## Start

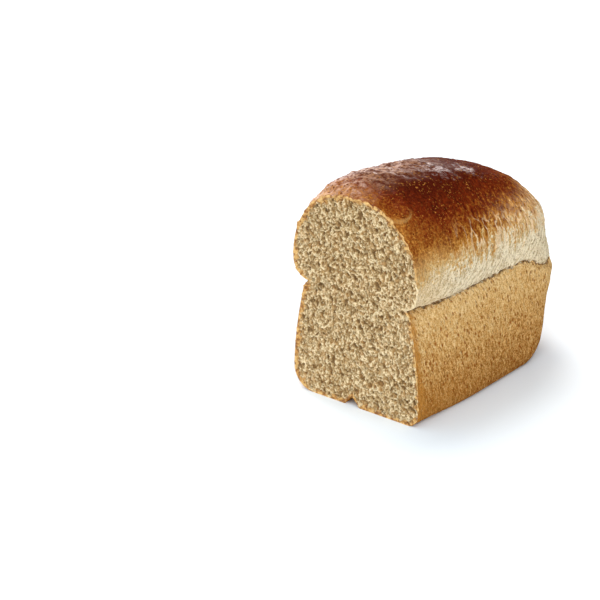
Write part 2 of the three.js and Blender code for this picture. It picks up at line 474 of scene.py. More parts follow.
        share = [
            flat * t[Zone.BASE],
            flat + (foot - flat) * sine[Zone.FOOT],
            foot + (lip_share - foot) * lean,
            lip_share + (break_share - lip_share) * t[Zone.LIP] ** self.lip_curl,
            break_share + (bulge - break_share) * sine[Zone.SHRED],
            dome_out,
        ]
        height = [
            0.0 * flat * t[Zone.BASE],
            foot_height * (1.0 - cosine[Zone.FOOT]),
            foot_height + (lip_height - foot_height) * t[Zone.WALL],
            lip_height + self.lip_depth * t[Zone.LIP],
            break_height + (bulge_height - break_height) * (1.0 - cosine[Zone.SHRED]),
            bulge_height + (crest - bulge_height) * sine[Zone.DOME] ** power,
        ]
        dome_mix = [0.0 * t[zone] for zone in (Zone.BASE, Zone.FOOT, Zone.WALL)]
        dome_mix.append(self.dome_share_at_break * t[Zone.LIP])
        dome_mix.append(mix(self.dome_share_at_break, 1.0, t[Zone.SHRED]))
        dome_mix.append(np.ones_like(t[Zone.DOME]))
        z = np.concatenate(height, axis=1)
        scale = np.concatenate(share, axis=1) * mix(1.0, dome_share, np.concatenate(dome_mix, axis=1))
        xy = stations.spine[:, None, :] + stations.reach[:, None, :] * scale[..., None]
        points = np.concatenate([xy, z[..., None]], axis=2)
        lower = z / break_height - 1.0
        upper = (z - break_height) / (crest[:, -1:] - break_height)
        return points, np.where(z < break_height, lower, upper)


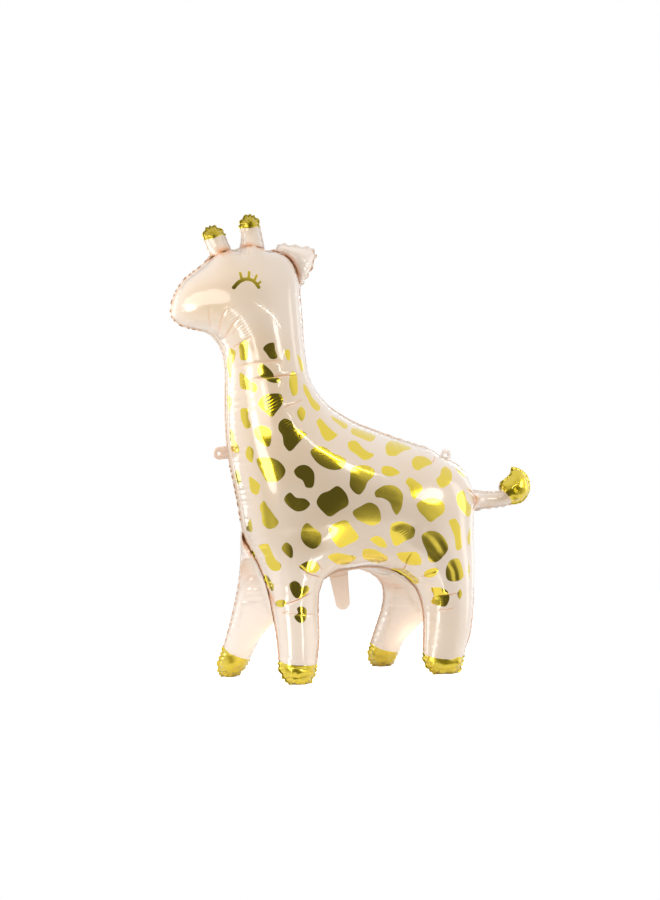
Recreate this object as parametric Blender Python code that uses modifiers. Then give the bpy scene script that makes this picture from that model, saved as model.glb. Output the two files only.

## End

Problem to solve: Nothing should be left out: repeat all of the data exactly.

Expected answer:
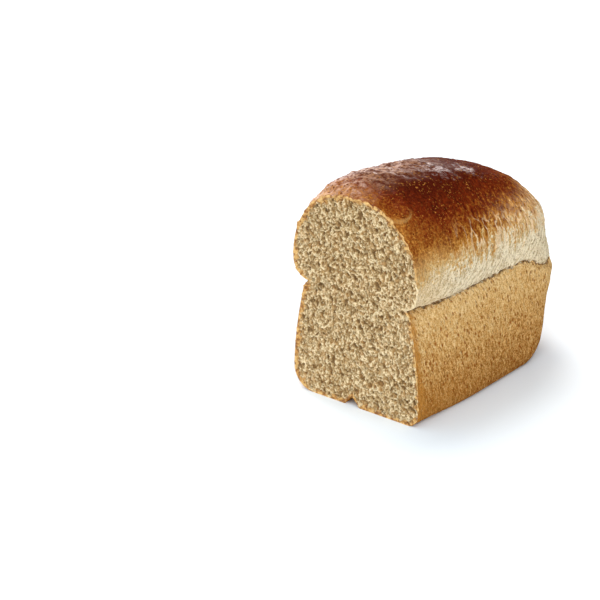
Write part 2 of the three.js and Blender code for this picture. It picks up at line 474 of scene.py. More parts follow.
        share = [
            flat * t[Zone.BASE],
            flat + (foot - flat) * sine[Zone.FOOT],
            foot + (lip_share - foot) * lean,
            lip_share + (break_share - lip_share) * t[Zone.LIP] ** self.lip_curl,
            break_share + (bulge - break_share) * sine[Zone.SHRED],
            dome_out,
        ]
        height = [
            0.0 * flat * t[Zone.BASE],
            foot_height * (1.0 - cosine[Zone.FOOT]),
            foot_height + (lip_height - foot_height) * t[Zone.WALL],
            lip_height + self.lip_depth * t[Zone.LIP],
            break_height + (bulge_height - break_height) * (1.0 - cosine[Zone.SHRED]),
            bulge_height + (crest - bulge_height) * sine[Zone.DOME] ** power,
        ]
        dome_mix = [0.0 * t[zone] for zone in (Zone.BASE, Zone.FOOT, Zone.WALL)]
        dome_mix.append(self.dome_share_at_break * t[Zone.LIP])
        dome_mix.append(mix(self.dome_share_at_break, 1.0, t[Zone.SHRED]))
        dome_mix.append(np.ones_like(t[Zone.DOME]))
        z = np.concatenate(height, axis=1)
        scale = np.concatenate(share, axis=1) * mix(1.0, dome_share, np.concatenate(dome_mix, axis=1))
        xy = stations.spine[:, None, :] + stations.reach[:, None, :] * scale[..., None]
        points = np.concatenate([xy, z[..., None]], axis=2)
        lower = z / break_height - 1.0
        upper = (z - break_height) / (crest[:, -1:] - break_height)
        return points, np.where(z < break_height, lower, upper)


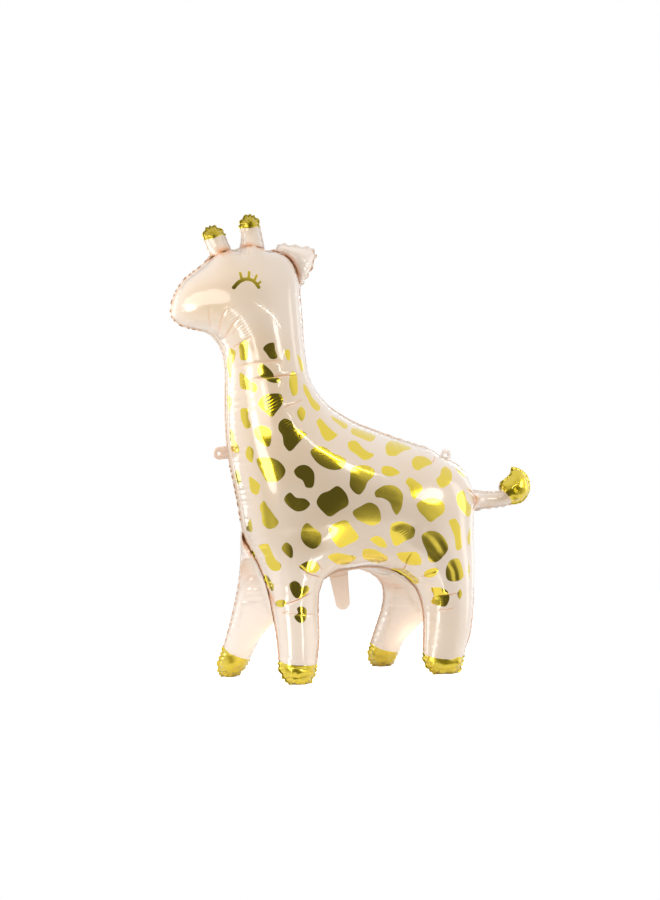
Recreate this object as parametric Blender Python code that uses modifiers. Then give the bpy scene script that makes this picture from that model, saved as model.glb. Output the two files only.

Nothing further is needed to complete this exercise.